The Golden Age of American Illustration began in the 1880s and lasted into the mid-twentieth century. During this time, New York replaced London as the center of illustrated periodicals published in the English language. Technological advances allowed for inexpensive yet high quality images to be reproduced easily and distributed to a wide audience through magazines like the popular Harper’s Magazine, Century Magazine, and Collier’s.
And Frederic Remington and Charles Russell were on hand to contribute their art! Remington’s first commercial illustration appeared in an 1882 issue of Harper’s Weekly, and just a handful of years later, Russell’s first illustration was featured in Harper’s in May of 1888.
The oldest continuously published general-interest monthly in America, Harper’s Magazine debuted in June 1850. Through long-form narrative journalism and essays, Harper’s seeks to explore the issues that drive our national conversation and is celebrated for such features as the iconic Harper’s Index. By the early twentieth century, the magazine had published the work of American artists and writers like Horace Greeley, Winslow Homer, Henry James, Jack London, John Muir, and Mark Twain – alongside the illustrations of Remington and Russell. And today, Harper’s Magazine can boast archives of published writings from distinguished names like Annie Dillard, Barbara Ehrenreich, David Foster Wallace, and Tom Wolfe. Featured in our current exhibition, Remington and Russell in Black and White, are several artworks by Remington used as illustrations in Harper’s.

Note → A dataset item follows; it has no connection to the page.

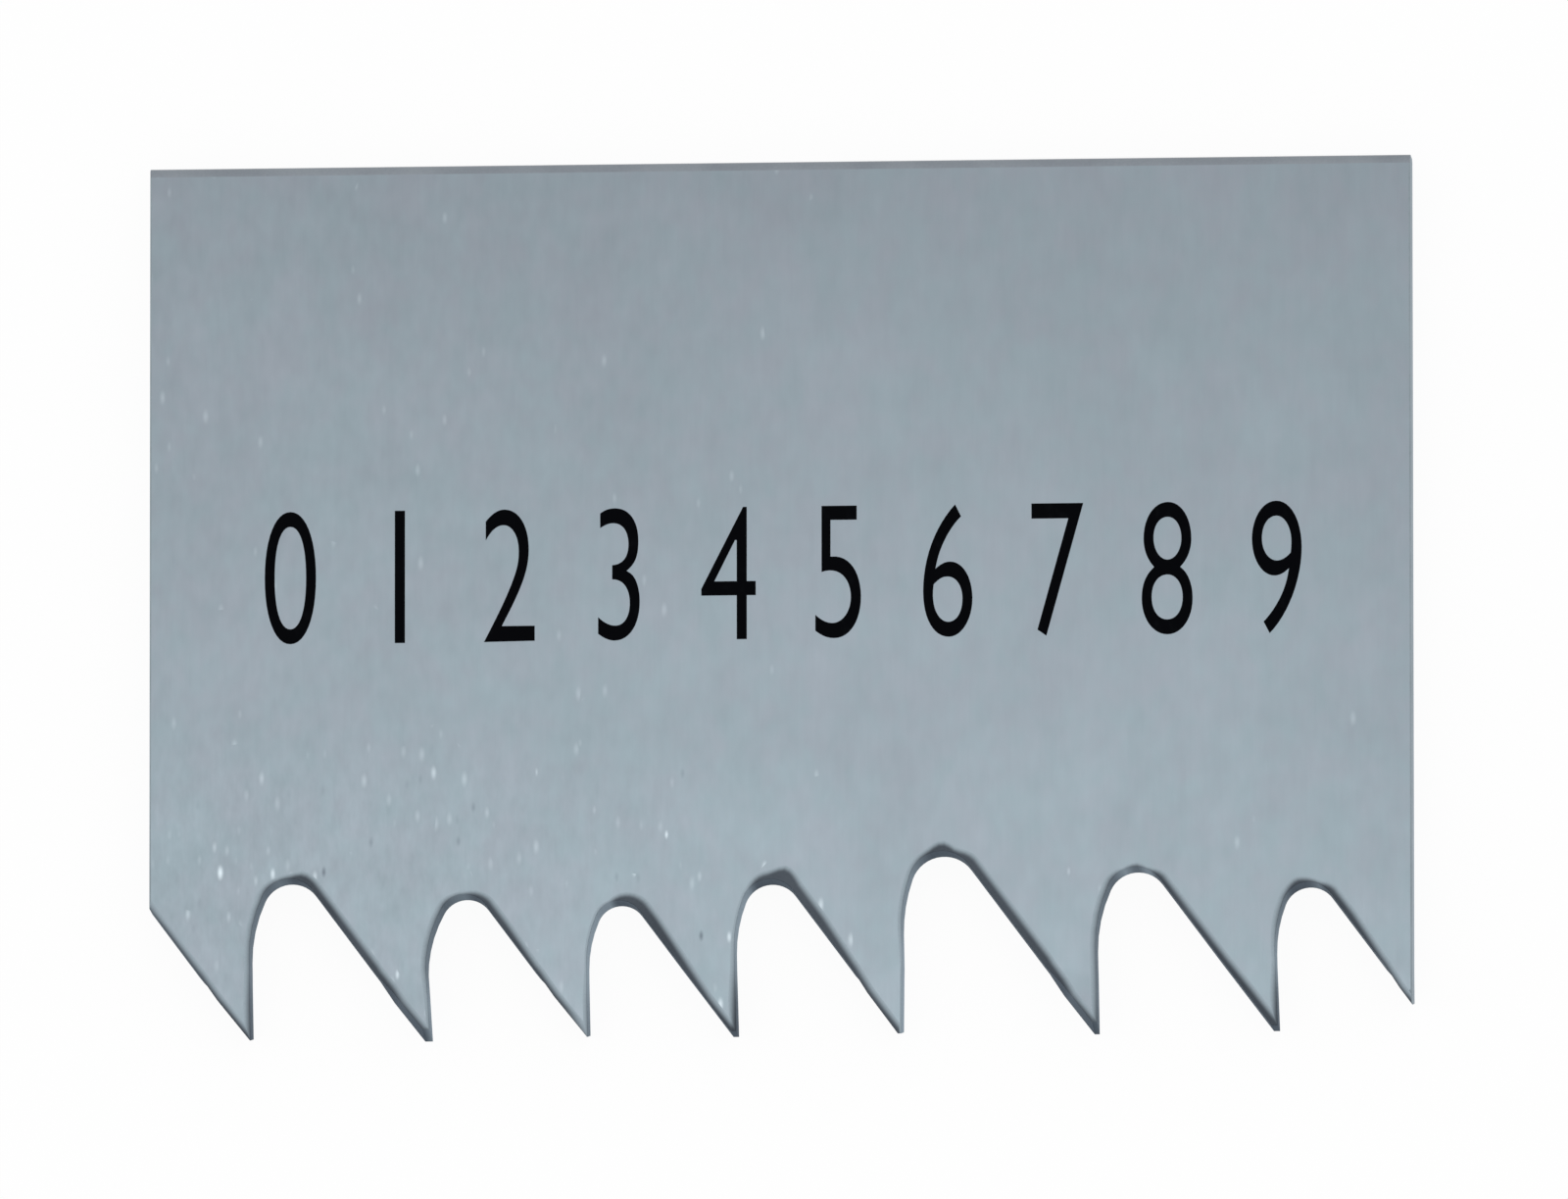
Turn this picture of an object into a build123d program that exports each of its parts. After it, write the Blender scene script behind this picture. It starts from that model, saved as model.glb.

One of the earliest work in the exhibit is from 1886, when Remington was in Arizona as a correspondent for Harper’s Weekly, covering the Geronimo campaign. The artist patrolled with Company K of the Tenth Cavalry, an African-American regiment, in the Santa Catalina Mountains north of Tucson. But Remington saw no action. Although seeming to be eyewitness accounts, his sketches are based on imagination and tales recounted by the troops with whom he traveled. The Ambushed Picket was sketched on that trip but was not used right away. It appeared three years later as a reworked cover for Harper’s Weekly, June 8, 1889.
Remington was often in communication with the magazine about his illustrations, as demonstrated in a letter the artist wrote to Harper’s Weekly art director and editor Fred Schell in January 1890. In this note, Remington proposes a double page layout of text and sketches for an article that would eventually be published in July titled “The Last of the Buffalo.” Take note of the changes between the final layout and Remington’s initial suggestions sketched out in his letter!
My dear Schell,
I send with this a series of sketches on a “Buffalo Ranche”—They can be arranged like this with the “wash” in one end and the pen work around it. This is a large enough subject so that you ought to make it a “double page.”—Mr. Jones called on me & added some notes to the M.S.—he also gave me the photographs which I used in connection with the pictures. I sketched him in my studio.
I also add a M.S. sent me two years ago by the man who owned the Winnipeg herd—now in the possession of Mr. Jones. All this stuff ought to be edited.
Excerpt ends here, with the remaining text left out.